▸ Supplied information
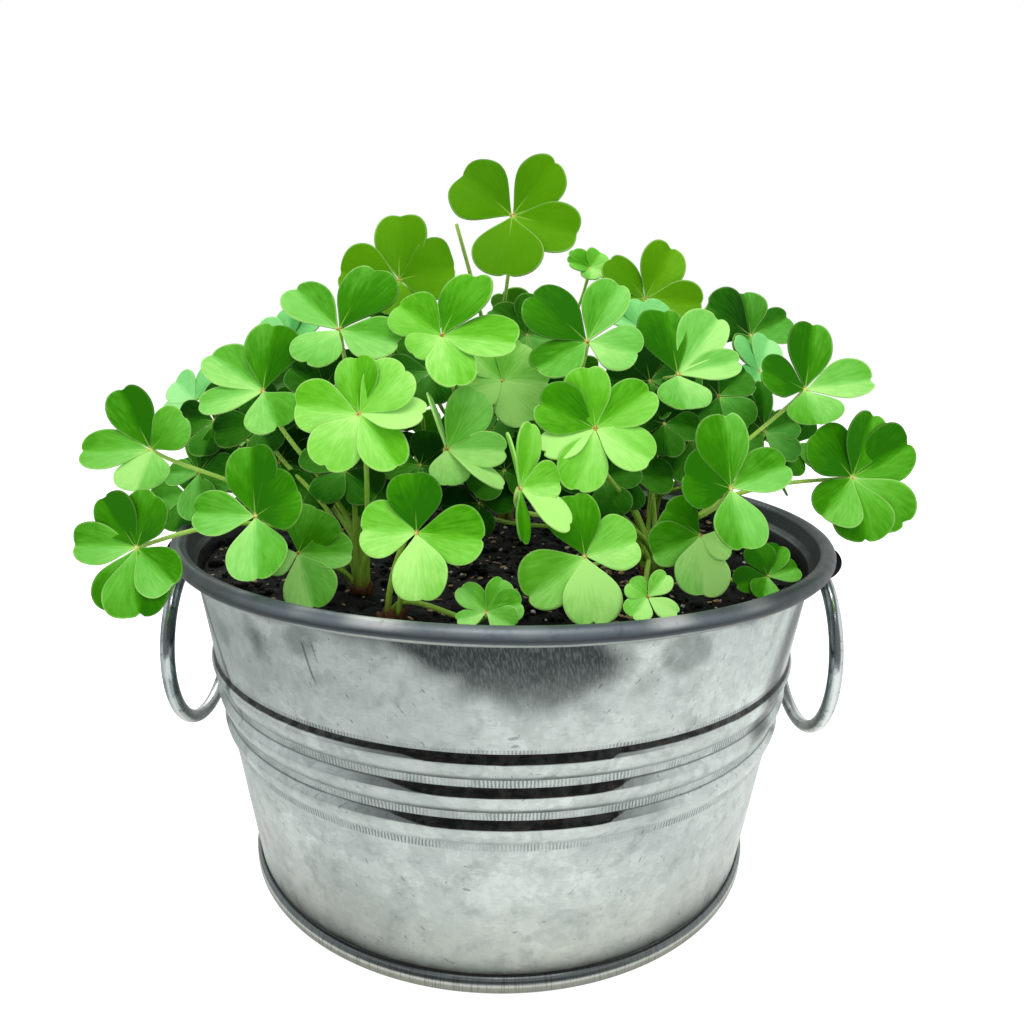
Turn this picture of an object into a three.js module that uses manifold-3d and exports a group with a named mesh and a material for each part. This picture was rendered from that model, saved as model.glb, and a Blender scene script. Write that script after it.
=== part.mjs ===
// Potted shamrock: a galvanised tub with two ring handles, filled with soil and planted with
// four- to six-leaved shamrock. Millimetres, +Z up, -Y is the front, origin on the tub's axis
// at the level that its foot stands on.
import * as THREE from "three";
import { mergeVertices } from "three/addons/utils/BufferGeometryUtils.js";
import Module from "manifold-3d";

const wasm = await Module();
wasm.setup();

// Tub
const rimRadius = 100;
const tubHeight = 105.6;
const beadRadius = 2.3; // rolled rim
const beadTurn = [-120, 180]; // where the bead's section starts and ends
const beadSteps = 6;
const outerTop = 100; // where the wall's outside runs into the bead
const innerTop = 98;
const wallAtFoot = 79; // outer radius of the cone at z = 0
const wallSlope = 0.15; // growth of the outer radius for each mm of height
const sheet = 1.2;
const roundSteps = 32;
const footRadius = 81;
const footHeight = 4.4;
const footRound = 0.8;
const footLip = 76.5; // inner radius of the seam that carries the bottom
const lipHeight = 2.6;
const ribCount = 3;
const ribStart = 46.6;
const ribPitch = 9.2;
const ribHeight = 1.1;
const ribSection = [[0, 0], [0.38, 0.85], [0.6, 0.9], [0.8, 0]]; // shares of pitch and height
const gap = 0.3; // between pieces that touch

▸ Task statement
Reproduce all the data word for word.

▸ Worked solution
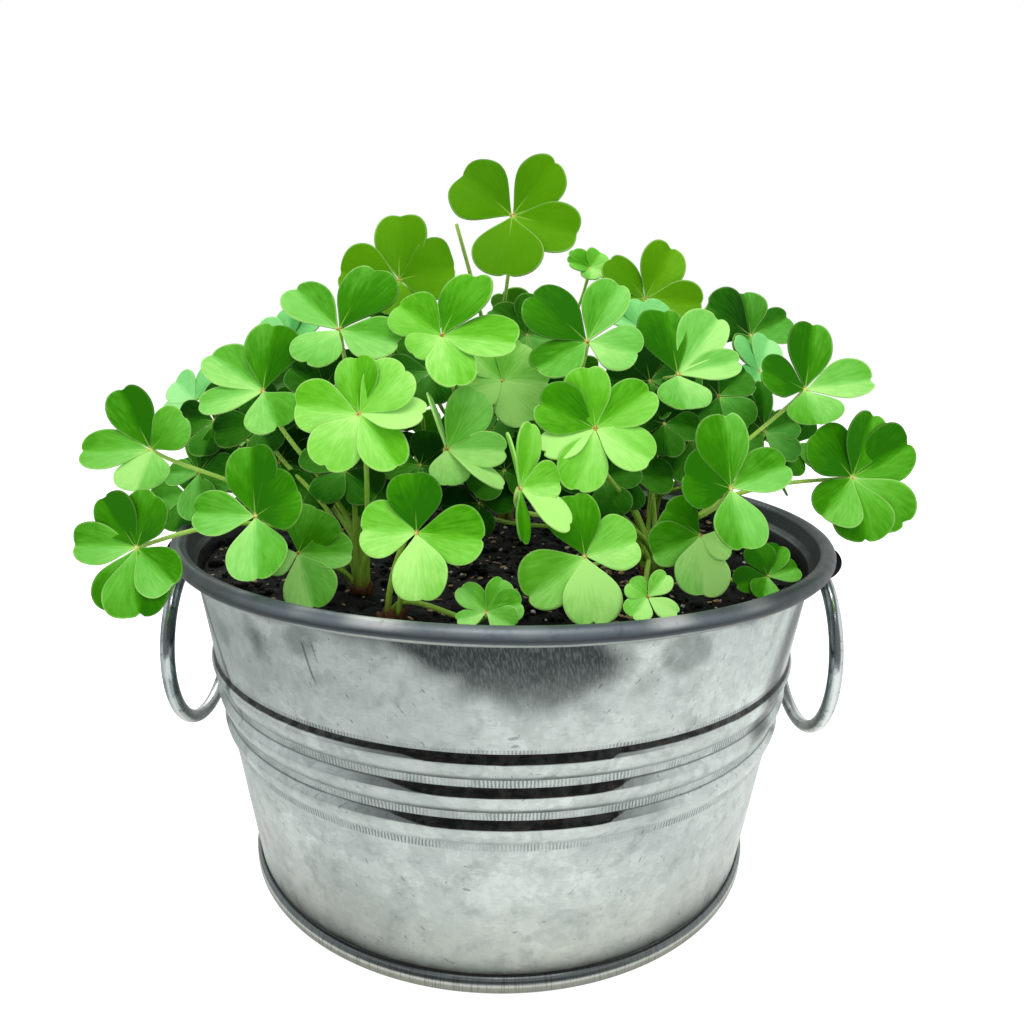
Turn this picture of an object into a three.js module that uses manifold-3d and exports a group with a named mesh and a material for each part. This picture was rendered from that model, saved as model.glb, and a Blender scene script. Write that script after it.
=== part.mjs ===
// Potted shamrock: a galvanised tub with two ring handles, filled with soil and planted with
// four- to six-leaved shamrock. Millimetres, +Z up, -Y is the front, origin on the tub's axis
// at the level that its foot stands on.
import * as THREE from "three";
import { mergeVertices } from "three/addons/utils/BufferGeometryUtils.js";
import Module from "manifold-3d";

const wasm = await Module();
wasm.setup();

// Tub
const rimRadius = 100;
const tubHeight = 105.6;
const beadRadius = 2.3; // rolled rim
const beadTurn = [-120, 180]; // where the bead's section starts and ends
const beadSteps = 6;
const outerTop = 100; // where the wall's outside runs into the bead
const innerTop = 98;
const wallAtFoot = 79; // outer radius of the cone at z = 0
const wallSlope = 0.15; // growth of the outer radius for each mm of height
const sheet = 1.2;
const roundSteps = 32;
const footRadius = 81;
const footHeight = 4.4;
const footRound = 0.8;
const footLip = 76.5; // inner radius of the seam that carries the bottom
const lipHeight = 2.6;
const ribCount = 3;
const ribStart = 46.6;
const ribPitch = 9.2;
const ribHeight = 1.1;
const ribSection = [[0, 0], [0.38, 0.85], [0.6, 0.9], [0.8, 0]]; // shares of pitch and height
const gap = 0.3; // between pieces that touch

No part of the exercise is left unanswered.